People rush into bad software architectures because they were not curious enough about long-term constraints. They hire the wrong people because they were not curious enough about incentives and behavior. They launch products that sound good internally but fail in public because they were not curious enough about what users actually fear, value, or misunderstand. In each case, a little more inquiry early on would have prevented a much larger cost later.
Curiosity is not hesitation. It is intelligent delay in service of better action.
That distinction matters. The goal is not endless questioning. The goal is to ask enough of the right questions that action becomes cleaner, more durable, and less dependent on luck.
The Most Dangerous Environment Is One Where Nobody Wants to Look Stupid
Curiosity dies quickly in environments ruled by performance anxiety.

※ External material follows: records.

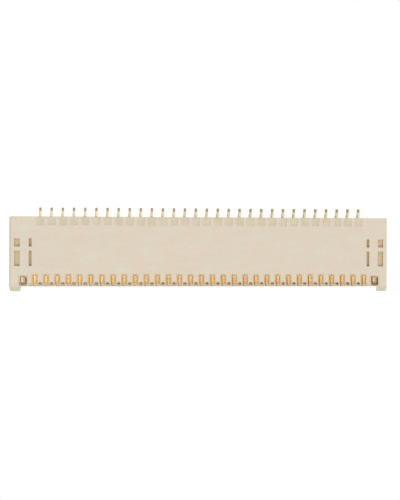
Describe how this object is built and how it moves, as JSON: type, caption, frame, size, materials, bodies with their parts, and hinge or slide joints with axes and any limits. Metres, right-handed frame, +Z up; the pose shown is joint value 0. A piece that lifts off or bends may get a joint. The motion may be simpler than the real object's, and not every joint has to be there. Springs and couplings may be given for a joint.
{
  "type": "fpc connector",
  "caption": "Right-angle flat-cable board connector, fine pitch, with two staggered rows of contacts, end hold-downs and a rear flip lever.",
  "frame": {"origin": "middle of the part's footprint, on the board plane that the solder feet and tails rest on", "axes": "+X along the row of contacts, +Y from the cable mouth towards the rear tails, +Z up from the board"},
  "size_m": [0.0206, 0.0044, 0.001],
  "materials": {
    "housing_plastic": "natural cream liquid-crystal polymer, matte",
    "lever_plastic": "dark glass-filled plastic, matte",
    "contact_metal": "thin gold plate over copper alloy strip",
    "hold_down_metal": "matte tin plate"
  },
  "bodies": {
    "connector": {"housing_floor": "housing_plastic", "housing_roof": "housing_plastic", "housing_back": "housing_plastic", "housing_left_end": "housing_plastic", "housing_right_end": "housing_plastic", "left_hold_down": "hold_down_metal", "right_hold_down": "hold_down_metal", "front_contact_01": "contact_metal", "front_contact_02": "contact_metal", "front_contact_03": "contact_metal", "front_contact_04": "contact_metal", "front_contact_05": "contact_metal", "front_contact_06": "contact_metal", "front_contact_07": "contact_metal", "front_contact_08": "contact_metal", "front_contact_09": "contact_metal", "front_contact_10": "contact_metal", "front_contact_11": "contact_metal", "front_contact_12": "contact_metal", "front_contact_13": "contact_metal", "front_contact_14": "contact_metal", "front_contact_15": "contact_metal", "front_contact_16": "contact_metal", "front_contact_17": "contact_metal", "front_contact_18": "contact_metal", "front_contact_19": "contact_metal", "front_contact_20": "contact_metal", "front_contact_21": "contact_metal", "front_contact_22": "contact_metal", "front_contact_23": "contact_metal", "front_contact_24": "contact_metal", "front_contact_25": "contact_metal", "front_contact_26": "contact_metal", "front_contact_27": "contact_metal", "front_contact_28": "contact_metal", "front_contact_29": "contact_metal", "front_contact_30": "contact_metal", "front_contact_31": "contact_metal", "rear_contacts_01_02": "contact_metal", "rear_contacts_03_04": "contact_metal", "rear_contacts_05_06": "contact_metal", "rear_contacts_07_08": "contact_metal", "rear_contacts_09_10": "contact_metal", "rear_contacts_11_12": "contact_metal", "rear_contacts_13_14": "contact_metal", "rear_contacts_15_16": "contact_metal", "rear_contacts_17_18": "contact_metal", "rear_contacts_19_20": "contact_metal", "rear_contacts_21_22": "contact_metal", "rear_contacts_23_24": "contact_metal", "rear_contacts_25_26": "contact_metal", "rear_contacts_27_28": "contact_metal", "rear_contacts_29_30": "contact_metal"},
    "lever": {"flip_lever": "lever_plastic"}
  },
  "joints": [
    {"name": "lever_hinge", "type": "hinge", "parent": "connector", "child": "lever", "pos_m": [0, 0.00036, 0.00053], "axis": [1, 0, 0], "range_deg": [0, 95]}
  ]
}
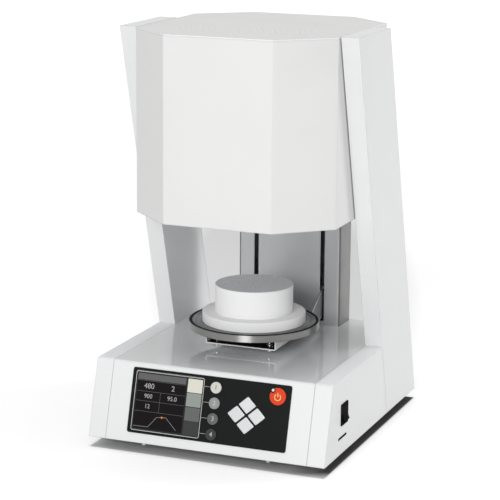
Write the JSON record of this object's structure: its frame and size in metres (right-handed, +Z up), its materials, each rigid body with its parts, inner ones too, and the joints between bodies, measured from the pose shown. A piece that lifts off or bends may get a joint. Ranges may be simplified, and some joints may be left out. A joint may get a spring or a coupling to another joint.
{
  "type": "dental lab furnace",
  "caption": "Bench furnace for dental ceramics with a raised eight-sided firing head between leaning wings and a firing table that rises into it from below.",
  "frame": {"origin": "on the bench under the middle of the base", "axes": "+X to the operator's right, +Y to the rear, +Z up"},
  "size_m": [0.3345, 0.381, 0.545],
  "materials": {
    "white_paint": "fine textured white powder coat",
    "grey_paint": "pale grey powder coat",
    "zinc_sheet": "zinc-plated sheet",
    "ground_steel": "ground, lightly oiled",
    "brushed_steel": "turned and polished stainless steel",
    "aluminium": "milled",
    "brass": "turned",
    "black_rubber": "matte",
    "black_plastic": "satin",
    "transformer_wrap": "taped winding",
    "white_ceramic": "unglazed, slightly chalky",
    "fibre_insulation": "pressed ceramic fibre",
    "grey_ceramic": "speckled grey firing surface",
    "quartz": "translucent quartz",
    "heater_alloy": "oxidised resistance wire",
    "overlay_film": "satin black film",
    "display_glass": "dark screen",
    "key_light": "satin",
    "key_mid": "satin",
    "key_grey": "satin",
    "key_dark": "satin",
    "key_silver": "silver lacquer",
    "key_orange": "satin orange-red",
    "lamp_clear": "milky lens",
    "board_green": "solder mask"
  },
  "bodies": {
    "housing": {"front_cover": "white_paint", "base_side_left": "white_paint", "base_side_right": "white_paint", "wing_left": "white_paint", "wing_right": "white_paint", "wing_plates": "white_paint", "base_pan": "zinc_sheet", "rear_panel": "white_paint", "column_cover": "brushed_steel", "head_shell": "white_paint", "head_lid": "grey_paint", "head_floor": "zinc_sheet", "feet": "black_rubber", "cover_screws": "zinc_sheet", "column_frame": "zinc_sheet", "guide_rods": "ground_steel", "screw_plates": "zinc_sheet", "screw_bearings": "ground_steel", "drive_belt": "black_rubber", "lift_motor": "black_plastic", "seal_ring": "brushed_steel", "muffle_insulation": "fibre_insulation", "quartz_tube": "quartz", "heating_coil": "heater_alloy", "thermocouple": "white_ceramic", "vacuum_shell": "brushed_steel", "control_overlay": "overlay_film", "display": "display_glass", "status_lamp": "lamp_clear", "switch_frame": "black_plastic", "circuit_boards": "board_green", "mains_inlet": "black_plastic", "hose_spigot": "brass", "fan_frame": "black_plastic", "card_reader": "black_plastic", "transformer": "transformer_wrap"},
    "lift": {"lift_carriage": "aluminium", "lift_nut": "brass", "lift_bracket": "white_paint", "float_springs": "ground_steel"},
    "screw": {"lead_screw": "ground_steel", "screw_pulley": "ground_steel"},
    "motor_shaft": {"motor_pulley": "ground_steel"},
    "table": {"table_plate": "brushed_steel", "table_seal": "black_rubber", "table_flange": "white_ceramic", "firing_block": "white_ceramic", "firing_pad": "grey_ceramic", "float_screws": "ground_steel"},
    "rocker": {"switch_rocker": "black_plastic"},
    "fan_wheel": {"fan_rotor": "black_plastic"},
    "button_key_1": {"key_1": "key_light"},
    "button_key_2": {"key_2": "key_mid"},
    "button_key_3": {"key_3": "key_grey"},
    "button_key_4": {"key_4": "key_dark"},
    "button_key_up": {"key_up": "key_silver"},
    "button_key_down": {"key_down": "key_silver"},
    "button_key_left": {"key_left": "key_silver"},
    "button_key_right": {"key_right": "key_silver"},
    "button_start": {"start_key": "key_orange"}
  },
  "joints": [
    {"name": "table_lift", "type": "slide", "parent": "housing", "child": "lift", "axis": [0, 0, 1], "range_m": [0, 0.14845]},
    {"name": "table_float", "type": "slide", "parent": "lift", "child": "table", "axis": [0, 0, 1], "range_m": [-0.003, 0], "stiffness_N_per_m": 10000, "springref_m": 0.004, "deforming": ["float_springs"]},
    {"name": "screw_turn", "type": "hinge", "parent": "housing", "child": "screw", "pos_m": [0, 0.135, 0.2], "axis": [0, 0, 1], "continuous": true},
    {"name": "motor_turn", "type": "hinge", "parent": "housing", "child": "motor_shaft", "pos_m": [0, 0.075, 0.05], "axis": [0, 0, 1], "continuous": true},
    {"name": "rocker_tip", "type": "hinge", "parent": "housing", "child": "rocker", "pos_m": [0.161, -0.1185, 0.0663], "axis": [0, 1, 0], "range_deg": [0, 20]},
    {"name": "fan_turn", "type": "hinge", "parent": "housing", "child": "fan_wheel", "pos_m": [-0.103, 0.16748, 0.06178], "axis": [0, 0.9613, 0.2756], "continuous": true},
    {"name": "press_key_1", "type": "slide", "parent": "housing", "child": "button_key_1", "axis": [0, 0.9613, -0.2756], "range_m": [0, 0.0008], "stiffness_N_per_m": 400, "springref_m": -0.0005},
    {"name": "press_key_2", "type": "slide", "parent": "housing", "child": "button_key_2", "axis": [0, 0.9613, -0.2756], "range_m": [0, 0.0008], "stiffness_N_per_m": 400, "springref_m": -0.0005},
    {"name": "press_key_3", "type": "slide", "parent": "housing", "child": "button_key_3", "axis": [0, 0.9613, -0.2756], "range_m": [0, 0.0008], "stiffness_N_per_m": 400, "springref_m": -0.0005},
    {"name": "press_key_4", "type": "slide", "parent": "housing", "child": "button_key_4", "axis": [0, 0.9613, -0.2756], "range_m": [0, 0.0008], "stiffness_N_per_m": 400, "springref_m": -0.0005},
    {"name": "press_key_up", "type": "slide", "parent": "housing", "child": "button_key_up", "axis": [0, 0.9613, -0.2756], "range_m": [0, 0.0008], "stiffness_N_per_m": 400, "springref_m": -0.0005},
    {"name": "press_key_down", "type": "slide", "parent": "housing", "child": "button_key_down", "axis": [0, 0.9613, -0.2756], "range_m": [0, 0.0008], "stiffness_N_per_m": 400, "springref_m": -0.0005},
    {"name": "press_key_left", "type": "slide", "parent": "housing", "child": "button_key_left", "axis": [0, 0.9613, -0.2756], "range_m": [0, 0.0008], "stiffness_N_per_m": 400, "springref_m": -0.0005},
    {"name": "press_key_right", "type": "slide", "parent": "housing", "child": "button_key_right", "axis": [0, 0.9613, -0.2756], "range_m": [0, 0.0008], "stiffness_N_per_m": 400, "springref_m": -0.0005},
    {"name": "press_start_key", "type": "slide", "parent": "housing", "child": "button_start", "axis": [0, 0.9613, -0.2756], "range_m": [0, 0.0008], "stiffness_N_per_m": 400, "springref_m": -0.0005}
  ],
  "couplings": [
    {"joint": "screw_turn", "follows": "table_lift", "rad_per_m": 785.4},
    {"joint": "motor_turn", "follows": "table_lift", "rad_per_m": 1569.6}
  ]
}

When people feel they must always sound certain, they stop asking what they do not know. They begin optimizing for image instead of understanding. Meetings become rituals of impression management. Teams perform alignment while silently avoiding the questions that could expose weak reasoning. Leaders talk about innovation while punishing the discomfort that innovation requires.
This is one reason curiosity is so strongly tied to real progress. It depends on the willingness to enter temporary not-knowing without treating that state as failure.
That is harder than it sounds. Many people would rather defend a bad answer than ask a good question publicly. But once a culture loses the ability to ask honest questions, it becomes fragile. It may still look polished from the outside. It may still produce decks, launches, strategies, and reports. But its thinking quality starts collapsing underneath the surface.
The healthiest individuals and teams are not the ones with permanent confidence. They are the ones capable of staying open long enough to become accurate.
Curiosity Is a Way of Resisting a Narrower Future
One of the quietest tragedies in adult life is how many people stop exploring before they stop being capable of exploration. They narrow early. They settle into predictable media, familiar opinions, inherited ambitions, and socially approved scripts. Then they call that maturity.
Often it is just surrender.
A person who remains curious stays harder to trap. They are less controlled by trends because they inspect them. Less controlled by authority because they investigate it. Less controlled by fear because they know how to move through uncertainty without freezing. Curiosity does not remove risk, but it changes a person’s relationship with risk. The unknown stops feeling like a wall and starts feeling like territory.
That shift changes everything. It changes the kind of work someone is willing to attempt. It changes the people they learn from. It changes the standards they hold ideas against. It changes how easily they are manipulated by status, consensus, or polished nonsense.
In that sense, curiosity is not only about learning more. It is about preserving agency.
The Future Will Reward People Who Still Know How to Notice
The coming years will not belong only to people who can produce faster. They will belong to people who can still notice what others ignore. That includes contradictions, weak signals, emerging patterns, changing incentives, emotional undertones, and second-order effects. Those forms of noticing are impossible without curiosity.
This is why curiosity should be treated less like a soft trait and more like mental infrastructure. It strengthens learning, keeps judgment flexible, protects against stale thinking, and creates the conditions for original work. That is true whether someone is building software, leading a company, managing a team, writing online, learning a new field, or trying not to waste years on the wrong path.
Curiosity matters because reality keeps changing. The people most prepared for that change are rarely the loudest or the most certain. They are usually the ones who kept asking, kept exploring, and kept refusing to confuse familiarity with truth. That is why essays such as The Business Case for Curiosity and How the Science of Curiosity Boosts Learning still matter: they point to something many people feel intuitively but fail to treat seriously enough.
Curiosity is not a hobby for idealists. It is one of the few habits that keeps a person intellectually alive while the world keeps moving.